If life’s stressors overwhelm the ability to effectively manage or to see a way through, especially in the context of major depression, they will consider suicide as an escape of their predicament.

Integral to depression is the sense of self—if esteem is chronically problematic, it will be especially low during a major depressive episode. The depressive person will see no effective way out of their current condition, losing hope for a reprieve and viewing suicide as the best option. Protective factors, that is those elements in their life that keep them tethered to Earth, whether family, religion, or responsibility, fade away.

Ancillary contributing characteristics include a person’s tendency towards selfishness versus selflessness. Those who compensate low self-esteem with pathological investment in others can hit a wall and require contribution from loved ones, but find them wanting. Individuals who protect themselves in a narcissistic cocoon are a very high risk of suicide in the event of a calamitous loss of face, such as a politician caught in a scandal. Schizophrenics are at high risk for suicide given the difficulties they experience, notably the social decline associated with the illness.

This is a brief overview of the contributing factors that can lead to suicide. Human behavior is infinitely complex and multivariable; adding in the element of free will renders us powerless to make predictions. However, mental health professionals are required to assess risk and implement treatment plans to ameliorate bad outcomes to the extent possible. It begins with the identification of those in danger. Depression being a major risk factor, screens for mood and suicidality can help. Invariably it selects for those willing to be honest about their feelings. Many who harbor suicidal feelings, especially intent, will not be amenable to disclosing their plans.

How do we stop it?

Humans have a decent sense of picking up warning signs from others. Changes in habit, routine, withdrawal from societal or work obligations are all warning signs. Increase in drug and alcohol use raise concern. Suicide hotlines, referral to mental health centers, or even hospitalization are options for treatment. There are numerous community resources available to provide guidance once they are approached.

However, what are we to do with the most reticent individual, the person who is unwilling to accept help? In that case identifying the risk moves us to crux of the problem — how do you intervene when the person refuses treatment? Intervention should follow a path similar to addiction. When a problem is identified, the key is gathering as many stockholders in that person’s life and intervening early.

We fear invading a person’s privacy, perhaps being wrong or nosy. But the regret of intervention never approximates the heart-wrenching lament that follows the failure to act after a suicide.

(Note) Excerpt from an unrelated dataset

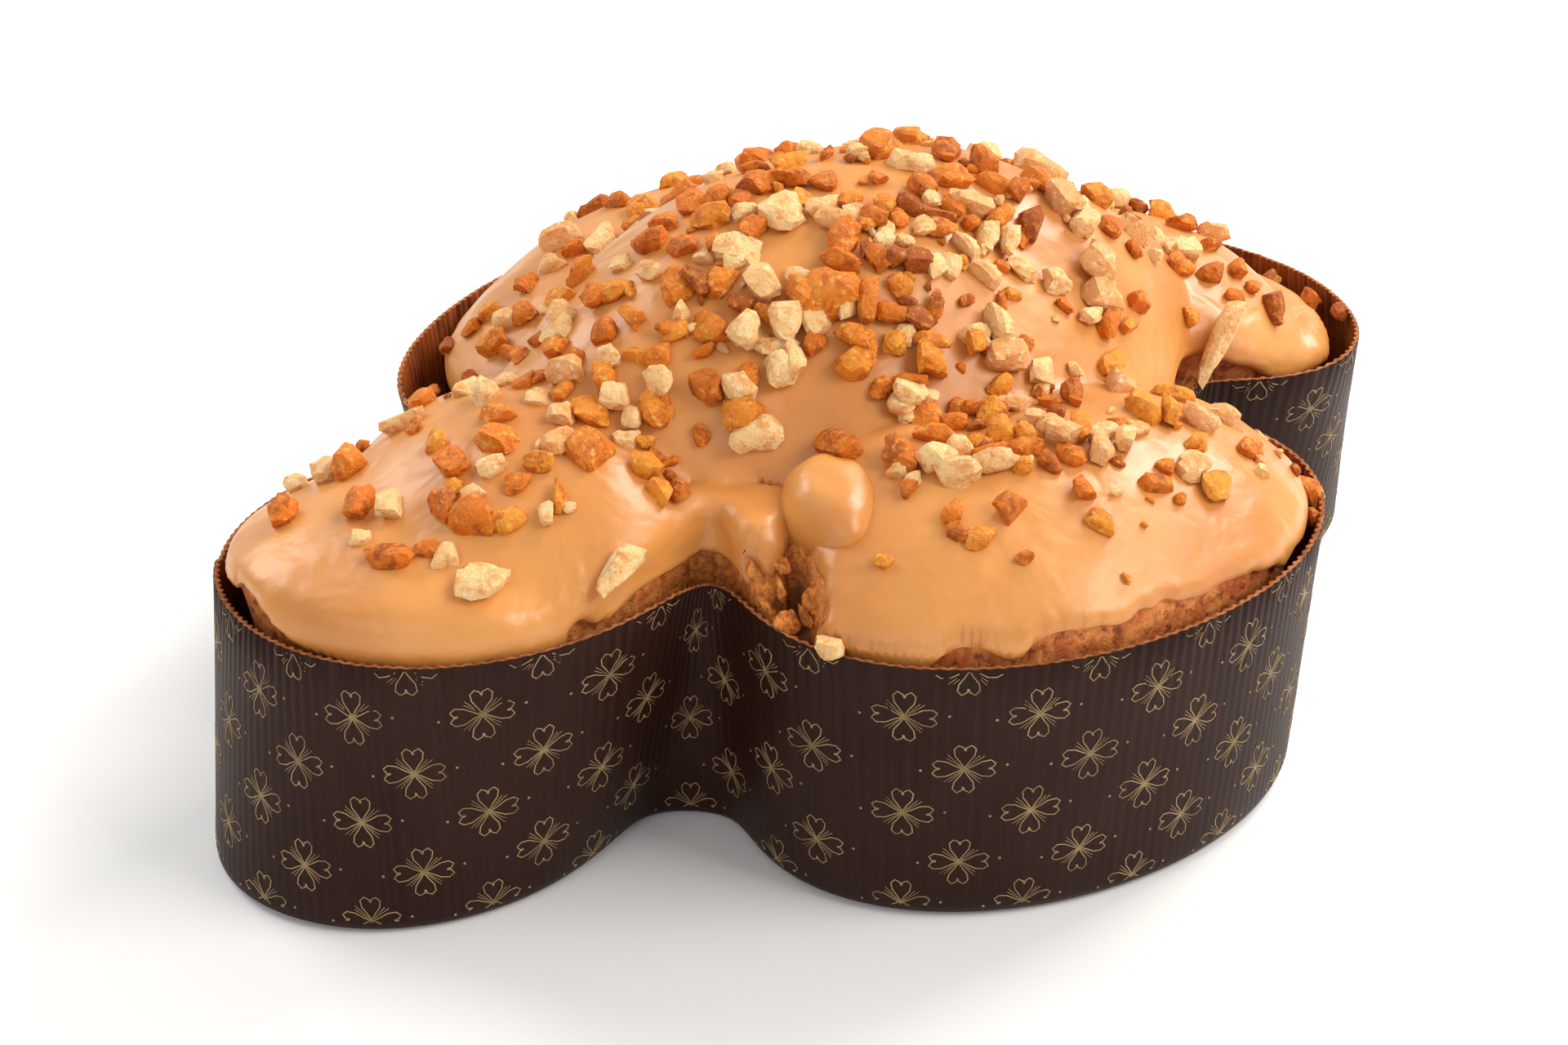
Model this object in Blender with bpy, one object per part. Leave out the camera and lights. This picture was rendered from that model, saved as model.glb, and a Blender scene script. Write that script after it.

One final note about the attempts themselves. The greater the lethality, the less chance of surviving an attempt. The presence of firearms ratchets up the stakes. As a society, we’ve honed in on the destructive capacity of guns in the context of suicide, but overdoses, hanging, and CO poisoning from cars can also be lethal.

Isolating means as a method for suicide prevention is ultimately dubious if a person is intent on killing themselves. Regardless, inquiring about the presence of firearms, or other lethal means, and securing them is necessary.

An aspect to suicidality that is skyrocketing in prominence is heroin and other opiates. An individual in the throes of addiction will see overdose as an option for escaping their predicament. Dosing themselves with a ‘devil may care’ attitude is effectively a suicide attempt, especially in the context of the heroin epidemic in which we are mired. Dual diagnosis treatment is necessary to combat both the substance and mood issues that predominate in this population.

Suicidal individuals can be broken down rudimentarily into 3 groups: those who will never attempt (or re-attempt), those who will never cease attempting until they are successful, and the great middle who can be swayed with the right support and treatment. It is for this last group that intervention is key and referral to mental health evaluation and treatment, whether for medications and/or psychotherapy is a start.